Pak Gita yang tampil sebagai pembicara pertama banyak sekali
membahas soal keadaan perekonomaian Indonesia maupun dunia. Beliau menyampaikan
bahwa tingkat konsumsi bangsa Indonesia, yang bisa berdampak baik pada
pertumbuhan ekonomi, selalu naik setiap tahunnya. Jika selalu konsisten untuk meningkat sebesar
enam persen per tahunnya selama sepuluh tahun, Indonesia bisa menjadi Negara
yang maju. Namun, ada kekhawatiran bahwa yang diuntungkan lebih banyak adalah
produsen asing, bukan merah putih sendiri.
Middle income trap adalah salah satu
masalah yang juga sedang dihadapi di Indonesia. Middle income trap adalah keadaan dimana Indonesia tidak bisa
menghasilkan/memproses sumber daya yang dimilikinya menjadi produk-produk yang
dapat bernilai tambah. Hal ini semakin membuat Indonesia tertinggal dari
negara-negara di sekitarnya.

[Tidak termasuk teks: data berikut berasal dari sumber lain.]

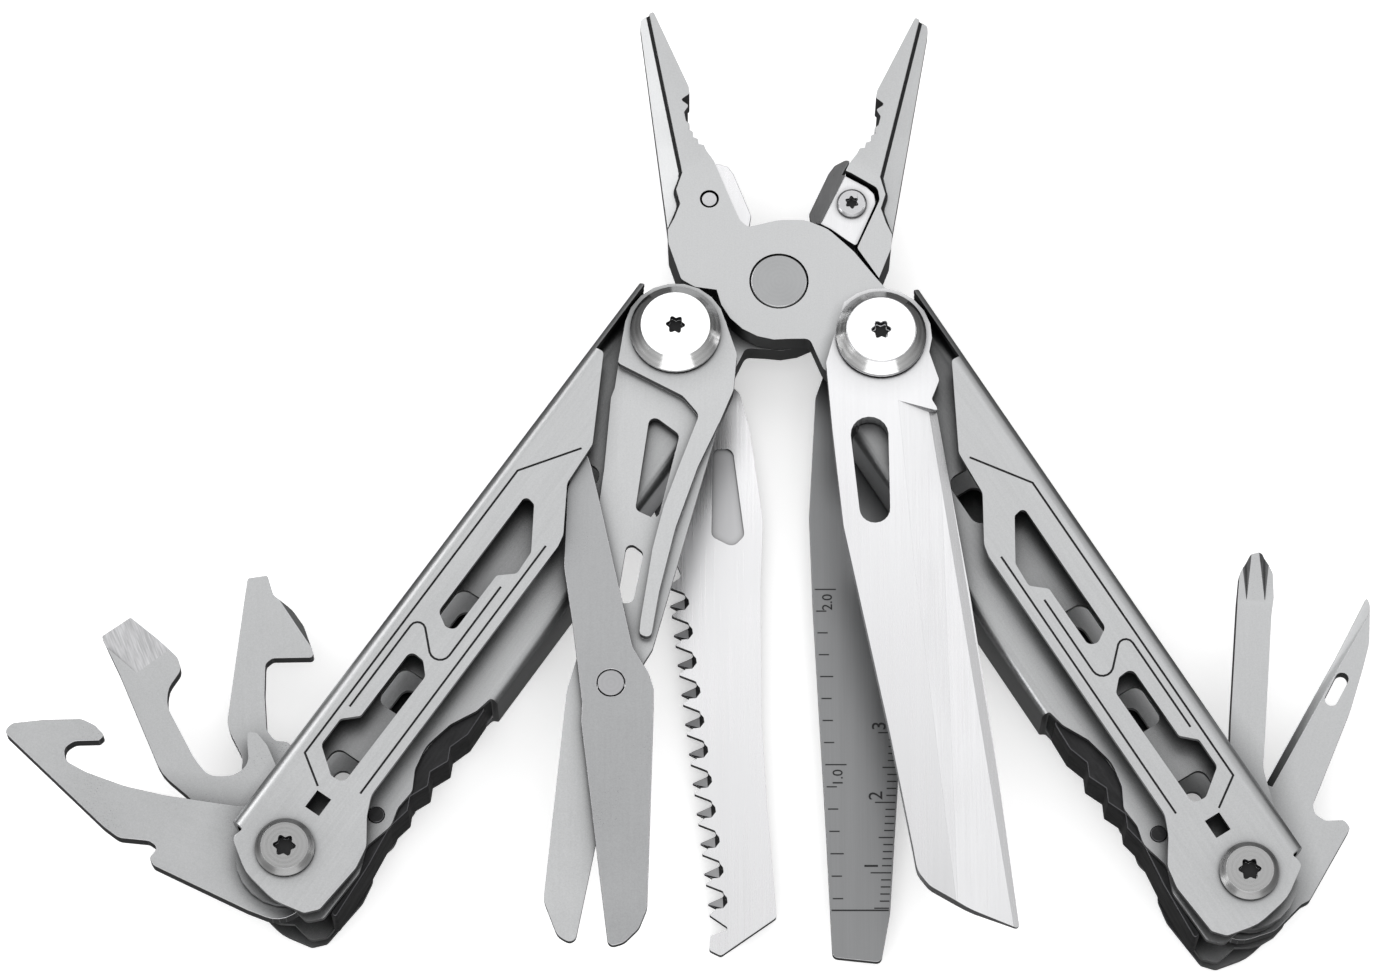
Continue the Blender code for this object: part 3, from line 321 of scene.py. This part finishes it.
def soften(obj, width, angle):
    """Rounds the edges sharper than the angle; the rounded strips take the edge material."""
    for polygon in obj.data.polygons:
        polygon.use_smooth = True
    for name in ("custom_normal", "sharp_edge", "sharp_face"):
        attribute = obj.data.attributes.get(name)
        if attribute is not None:
            obj.data.attributes.remove(attribute)
    weld = obj.modifiers.new("one_skin", "WELD")
    weld.merge_threshold = 0.002 * MM
    flat = obj.modifiers.new("flat_faces", "DECIMATE")
    flat.decimate_type = "DISSOLVE"
    flat.angle_limit = math.radians(0.4)
    flat.delimit = {"MATERIAL"}
    bevel = obj.modifiers.new("soft_edges", "BEVEL")
    bevel.limit_method = "ANGLE"
    bevel.angle_limit = math.radians(angle)
    bevel.width = width * MM
    bevel.segments = 2
    bevel.use_clamp_overlap = True
    bevel.material = EDGE_SLOT
    shading = obj.modifiers.new("flat_shading", "WEIGHTED_NORMAL")
    shading.mode = "FACE_AREA"
    shading.weight = 60


def dress(node, main, width, angle=30.0, edge=EDGE, shaded_walls=False):
    """One finish, edges rounded by width (mm); with the flag set, upright walls get a dark
    painted shade.
    """
    obj = NODES[node]
    obj.data.materials.clear()
    for material in (main, edge, MARKS_AND_SHADE, SHADED_WALLS):
        obj.data.materials.append(material)
    if shaded_walls:
        paint(node, lambda c, n: abs(n.z) < 0.25, SHADED_WALLS_SLOT)
    soften(obj, width, angle)


def paint_extra(node, material, test):
    """Adds one more material to a dressed node, where the test holds."""
    NODES[node].data.materials.append(material)
    paint(node, test, EXTRA_SLOT)


ENGRAVING = (8.69, 8.89)


def engraved(c, n):
    """The floors and walls of the handles' engraved lines, at their levels in the plates."""
    flat_or_upright = abs(n.z) > 0.999 or abs(n.z) < 0.02
    return ENGRAVING[0] < abs(level(c)) < ENGRAVING[1] and flat_or_upright


def dress_handles():
    for side, tool_hinge in TOOL_HINGES.items():
        turn = heading(pivot(side + "_handle_hinge"), pivot(tool_hinge))
        # the painted shade reaches 9 mm, into the channel between the handle's plates
        steel = blasted_steel(side + "_handle_steel", HANDLE_GREY, 0.36, turn, 0.5, reach=9.0)
        dress(side + "_handle", steel, 0.08)
        # painted shade in the engraved lines
        paint(side + "_handle", engraved, MARKS_AND_SHADE_SLOT)
        black = black_oxide(side + "_lever_black", turn)
        dress(side + "_lock_lever", black, 0.18, edge=DARK_EDGE)
        dress(side + "_lock_pin", black, 0.12, edge=DARK_EDGE)


# each jaw's groove, in mm from the rivet across and along the shut jaw
JAW_OPENING = {"left": math.radians(22.5), "right": math.radians(-25.3)}
OUTWARD = {"left": -1.0, "right": 1.0}
JAW_GROOVE = ((0.9, 46.6), (1.3, 44.6), (6.4, 20.5), (8.2, 18.4), (8.5, 16.2), (10.0, 14.6),
              (12.6, 12.4))
GROOVE_REACH = 0.27
GROOVE_DEPTH = 0.1
JAW_HALF_THICKNESS = 4.0
NOSE_START = 21.0
NOSE_TAPER = 0.0722


def from_line(x, y, line):
    """Distance of a point from a polyline, in the line's own unit."""
    nearest = math.inf
    for (ax, ay), (bx, by) in zip(line, line[1:]):
        dx, dy = bx - ax, by - ay
        t = max(0.0, min(1.0, ((x - ax) * dx + (y - ay) * dy) / (dx * dx + dy * dy)))
        nearest = min(nearest, math.hypot(x - ax - t * dx, y - ay - t * dy))
    return nearest


def groove_test(side):
    """A test for the faces of the groove cut into the front and rear of one jaw."""
    cosine, sine = math.cos(JAW_OPENING[side]), math.sin(JAW_OPENING[side])

    def in_groove(c, n):
        x, y = (c.x - RIVET.x) / MM, (c.y - RIVET.y) / MM
        across = (x * cosine + y * sine) * OUTWARD[side]
        along = -x * sine + y * cosine
        surface = JAW_HALF_THICKNESS - NOSE_TAPER * max(0.0, along - NOSE_START)
        return (abs(level(c)) < surface - GROOVE_DEPTH
                and from_line(across, along, JAW_GROOVE) < GROOVE_REACH)

    return in_groove


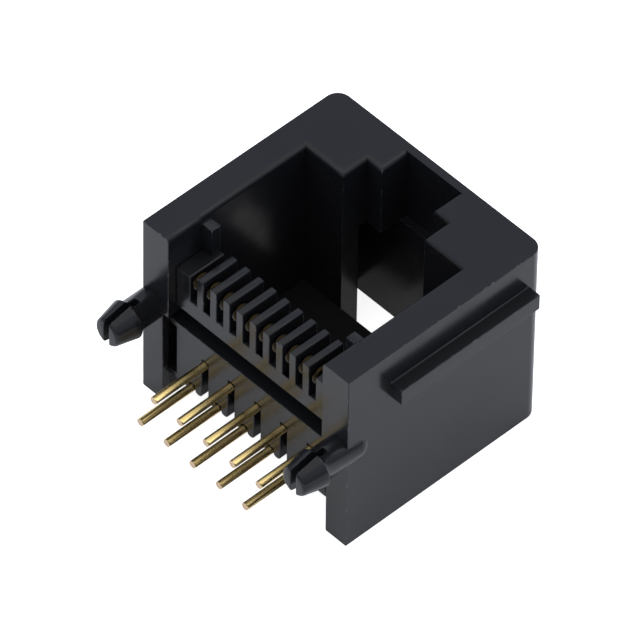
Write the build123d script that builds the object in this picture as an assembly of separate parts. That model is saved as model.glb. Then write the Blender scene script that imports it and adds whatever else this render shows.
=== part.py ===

Pak Gita menyampaikan pesan untuk kami, mahasiswa
Institut Teknologi Bandung, untuk menjadi insan-insan akademis yang bisa
berteknologi dan berbudaya agar dapat memajukan Indonesia.
Beliau
juga menyampaikan bahwa Indonesia membutuhkan pemimpin yang bisa menjawab
tantangan jamannyadan juga bisa responsif dengan permintaan rakyatnya. Produk
pendidikan, seperti seorang mahasiswa, adalah senjata baik yang dapat digunakan
oleh bangsa Indonesia. Kesimpulan dari apa yang disampaikan oleh beliau adalah
jadilah seorang mahasiswa yang kreatif, terampil, berteknologi, memiliki
semagat kebangsaaan, dan selalu menjunjung tinggi nilai kearifan lokal.
Salah
satu perwakilan dari organisasi Wanadri yang menjadi pembicara selanjutnya
berhasil mengenalkan kekayaan alam yang dimiliki oleh Indoesia kepada para
pendengar. Wanadri sendiri adalah sebuah organisasi yang berisikan para
penjelajah rimba dan pendaki gunung di Indonesia. Banyak sekali prestasi
membanggakan yang pernah ditorehkan oleh para anggotanya dalam menjelajah
negeri ini.
Ibu Tri
Mumpuni, seorang pemberdaya listrik yang dianugerahi Aschen Awards 2012, maju
sebagai pembicara yang ketiga. Yang disampaikan oleh beliau juga tidak kalah
menarik dibandingkan pembicara sebelum-sebelumnya.
Yang
terakhir dan juga yang paling menginspirasi, menurut saya, adalah Saska. Beliau
adalah seorang alumni teknik elektro ITB 2002 yang juga merupakan CEO dari
Riset Indie. Riset Indie adalah suatu wadah, yang dibuat oleh beliau, yang
beranggotakan mereka-mereka yang ingin bersama-sama untuk meneliti atau
mengkaji sebuah kejadian atau fenomena ditinjau dari segi sosial, eknomi,
politik, maupun lingkungan yang bisa dijadikan sebuah usaha yang berkelanjutan.
Riset Indie yang belum lama didirikan ini baru pernah melakukan tiga kali
penelitian ; Polaroid, animatronic, dan yang masih dalam proses adalah angkot
day.
Yang banyak menyedot perhatian
para pendengar adalah cerita tentang pengalaman beliau sejak berkuliah hingga
menjadi beliau yang seperti sekarang ini. “ITB adalah kawah candradimuka yang
siap menempa setiap mahasiswa yang menuntut ilmu disana, ITB dapat diumpamakan
sebagai rahim yang kemudian dapat melahirkan menusia-manusia yang bisa
bermanfaat bagi orang lain dan tentunya diri mereka sendiri”, katanya. Dari apa
yang beliau sampaikan, saya menangkap sebuah pesan penting bahwa kita perlu
memulai sesuatu untuk memberikan pengaruh dan kontribusi bagi bangsa
Indonesia cukup dari hal yang kecil
terlebih dahulu. Yang penting, apa yang kita lakukan setidaknya memberikan
dampak untuk menuju ke perubahan yang kita inginkan.